Despite the assurances of the Treaty of Dancing Rabbit Creek, Choctaw lands in the Indian Territory were not safe from pre-emption by the U.S. Government. Negotiations between U.S. Agents and the Choctaw government in Indian Territory for allotment of Choctaw Land in Indian Territory an opening of “surplus” lands for white settlement began in 1893. To affect its aim of allowing white settlement of the Territory, the Commission to the Five Civilized Tribes was created by congress. This body, commonly called the Dawes Commission for the name of its chairman, Henry Dawes, was created to negotiate with the Cherokees, Chickasaws, Choctaws, Creeks and Seminoles for the division of their land in the Indian Territory and for the division of their land in the Indian Territory and for the allotment of individual tracts of one-quarter section to each Indian head of family.

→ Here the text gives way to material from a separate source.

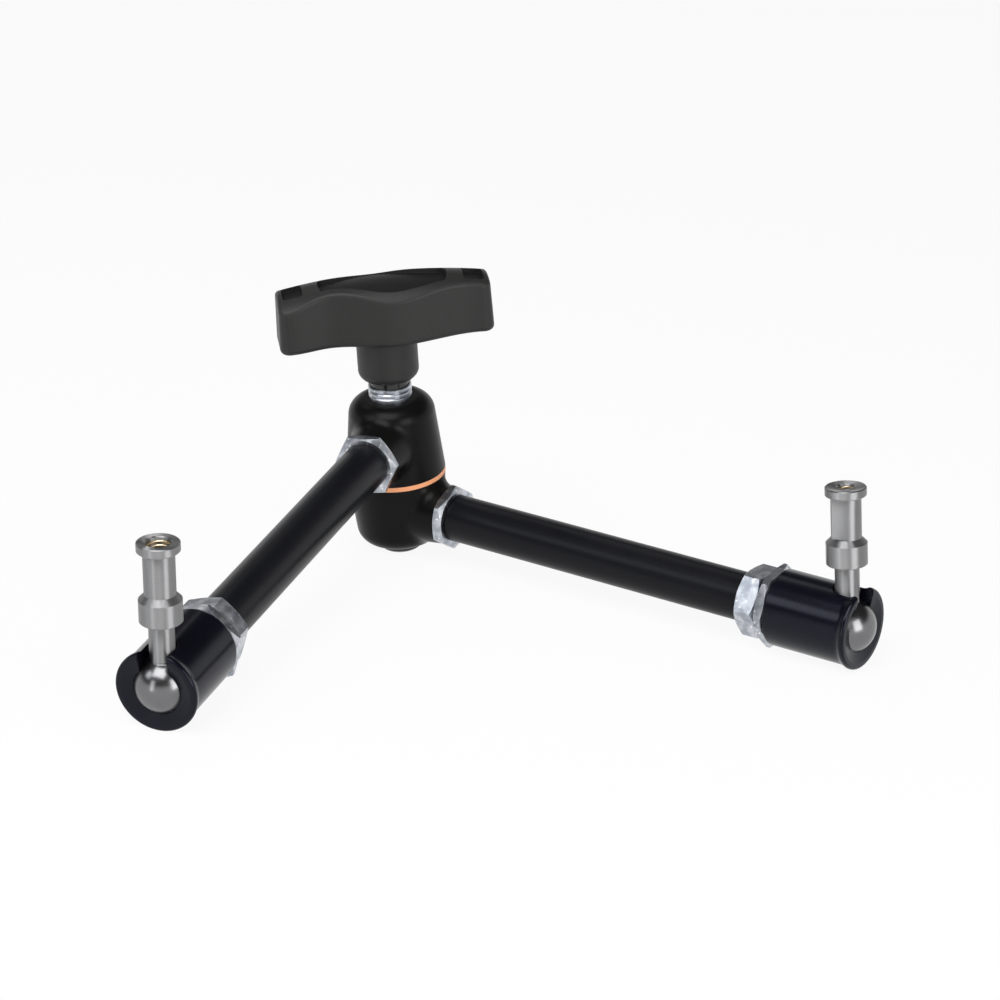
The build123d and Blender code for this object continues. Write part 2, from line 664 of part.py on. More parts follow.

The land remaining was to be sold to white settlers. The Choctaws were to retain an interest in the lands that contained their natural resources (coal and asphalt).
In connection with obtaining these resources, it became necessary to create a roll of all the members of the Choctaw tribe in Oklahoma. The minutes of the enrolling authorities and the Commission to the Five Civilized Tribes (and the records of the U.S. district courts that adjudicated contested enrollment) became a comprehensive record that continues to be used by contemporary tribes for enrollment and legal purposes.
An index to the rolls that were created by the Dawes commission is available for sale from the National Archives but is also found in many libraries and state archives.
Individual and family case records are housed in the Ft. Worth, Texas Branch of the U.S. Archives. If you find a name of one of your ancestors on the Dawes Roll, you may obtain a copy of the file concerning the ancestor by requesting it from the Fort Worth branch of the Archives.
The file normally contains an enrollment card which lists all family members, their relationship to the head of family, a blood quantum of each family, their residence (by district of the Choctaw Nation), and it may contain testimony given to the Dawes Commission concerning the family. Other material concerning the individual case may also be found in the file.